Dec. 20 (UPI) -- Questions over patent infringement has Apple in trouble again, this time in Germany, where Qualcomm was granted a second injunction to ban the sale of certain iPhone models.
Qualcomm was granted a similar injunction against Apple in China for alleged patent violations on Dec. 10. Apple didn't stop selling iPhone in China and instead released a software update to address the complaint, which dealt with photo editing and arranging apps on the phone.
Apple said it's disappointed by the verdict in Germany.
"Qualcomm's campaign is a desperate attempt to distract from the real issue between our companies. Their tactics, in the courts and in their everyday business, are harming innovation and harming consumers," Apple said in a statement. "Qualcomm insists on charging exorbitant fees based on work they didn't do and they are being investigated by governments all around the world for their behavior."
The chips in question were manufactured by Qorvo, an Apple supplier, and include a feature that saves battery power while still sending and receiving wireless signals. Qorvo released a statement from chief intellectual property counsel Mike Baker that denies the envelope tracking chip infringes on Qualcomm's patents.
Qualcomm said the International Trade Commission determined that the chip doesn't infringe on the U.S. counterpart to the patent.
"We're disappointed that the inventor and designer of our chip, who attended the hearing, wasn't given the opportunity to testify or present other evidence that disproves Qualcomm's claim of infringement," Baker said.

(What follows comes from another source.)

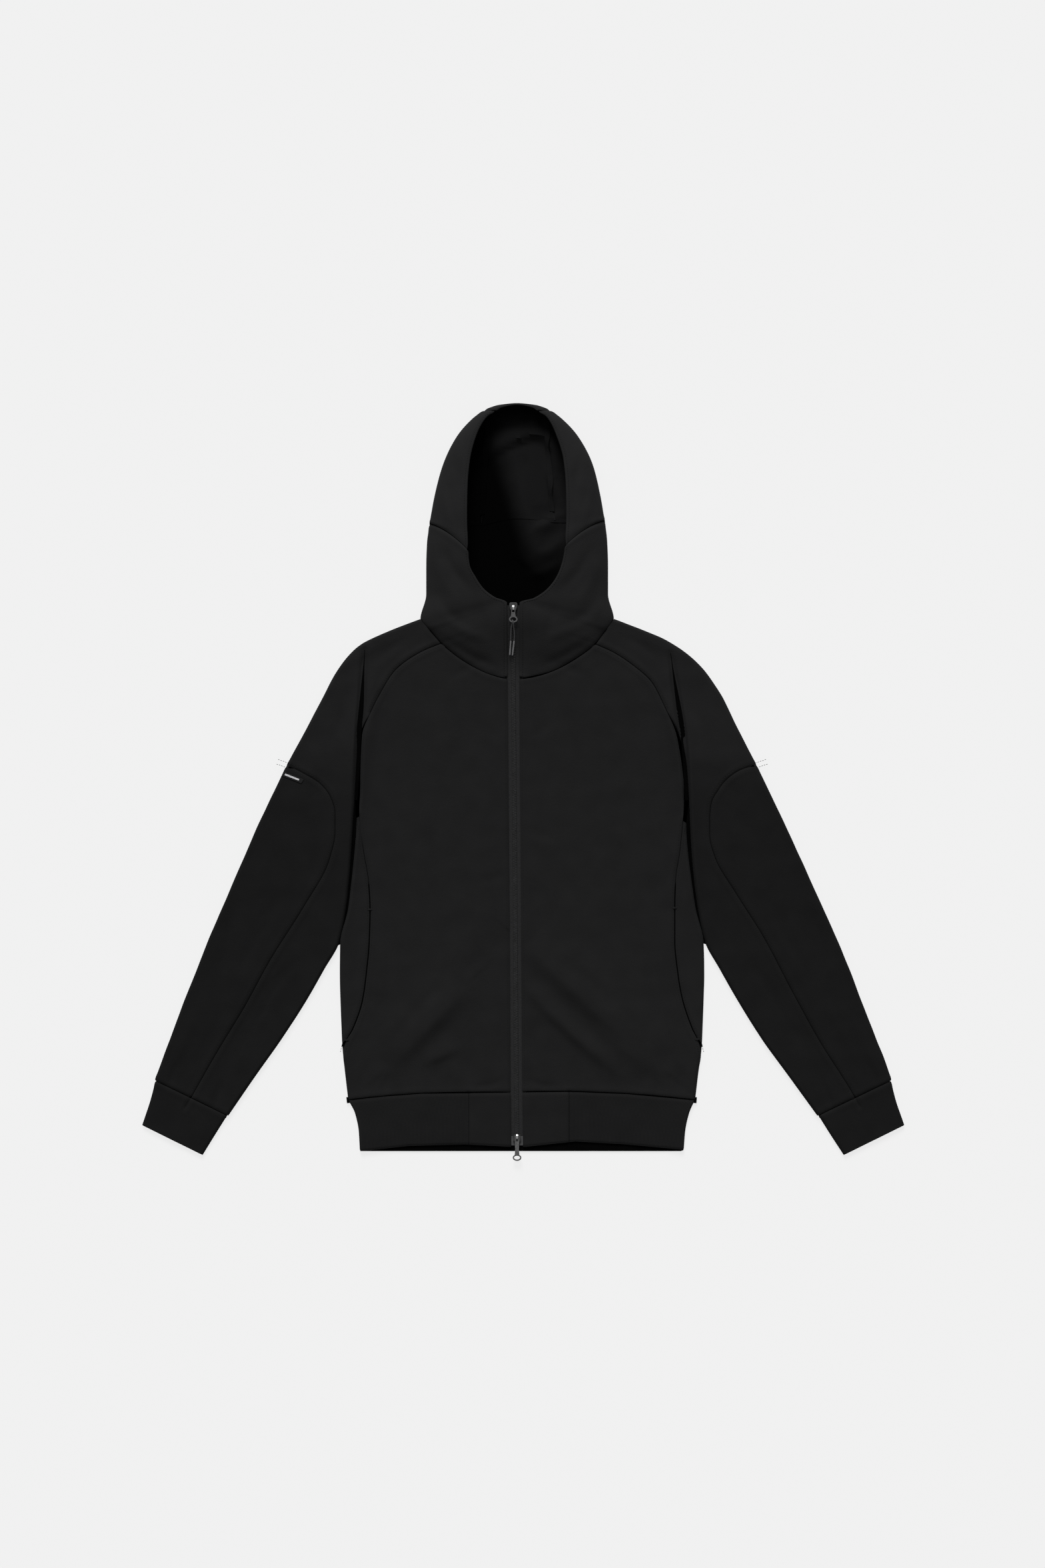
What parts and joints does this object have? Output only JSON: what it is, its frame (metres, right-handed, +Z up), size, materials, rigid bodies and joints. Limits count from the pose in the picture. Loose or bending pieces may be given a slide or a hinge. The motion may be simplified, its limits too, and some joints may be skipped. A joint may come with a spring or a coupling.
{
  "type": "zip up hoodie",
  "caption": "Zip up hoodie laid flat on its back, with a tall hood, raglan shoulders, side pockets, ribbed hem and cuffs, and a two-way zip.",
  "frame": {"origin": "on the floor under the middle of the garment's box", "axes": "+X to the viewer's right, +Y from the hem to the hood, +Z up from the floor"},
  "size_m": [1.0078, 0.9986, 0.037],
  "materials": {
    "cloth": "black brushed heavyweight jersey, matt",
    "rib": "black fine rib knit, matt",
    "zip_tape": "black woven zip tape with a nylon coil",
    "steel": "gunmetal plated zinc, satin",
    "cord": "black braided cord",
    "cord_tip": "dark grey moulded cord tip",
    "label": "black woven label with a plain light bar"
  },
  "bodies": {
    "garment": {"back": "cloth", "front_left": "cloth", "front_right": "cloth", "side_left": "cloth", "side_right": "cloth", "shoulder_left": "cloth", "shoulder_right": "cloth", "elbow_left": "cloth", "elbow_right": "cloth", "hem_end_left": "cloth", "hem_end_right": "cloth", "hood_left": "cloth", "hood_right": "cloth", "hood_strip": "cloth", "collar_left": "cloth", "collar_right": "cloth", "collar_back": "cloth", "hem_rib": "rib", "cuff_left": "rib", "cuff_right": "rib", "zip_left": "zip_tape", "zip_right": "zip_tape", "slider_top": "steel", "slider_bottom": "steel", "label": "label"},
    "top_pull": {"pull_top": "steel", "pull_cord": "cord", "tip_left": "cord_tip", "tip_right": "cord_tip"},
    "bottom_pull": {"pull_bottom": "steel"}
  },
  "joints": [
    {"name": "top_pull_hinge", "type": "hinge", "parent": "garment", "child": "top_pull", "pos_m": [-0.013, 0.229, 0.03205], "axis": [-1, 0, 0], "range_deg": [0, 150]},
    {"name": "bottom_pull_hinge", "type": "hinge", "parent": "garment", "child": "bottom_pull", "pos_m": [-0.0081, -0.467, 0.0083], "axis": [-1, 0, 0], "range_deg": [0, 150]}
  ]
}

Apple plans to appeal the new ruling so the Germany ban won't go into effect, yet. Regardless, Apple hasn't sold the iPhone 7 or 8 models in its 15 Apple stores in Germany since the litigation began. The newer iPhone XS, XS Max and XR will still be available because they don't use chips from Intel. All iPhone models will be available at telecommunication carriers and third-party retailers in Germany.
Industry experts say Apple could soon design its own chips so in the future the iPhone won't rely on third-party suppliers. Qualcomm's actions in Germany and elsewhere around the world could be forcing Apple's hand.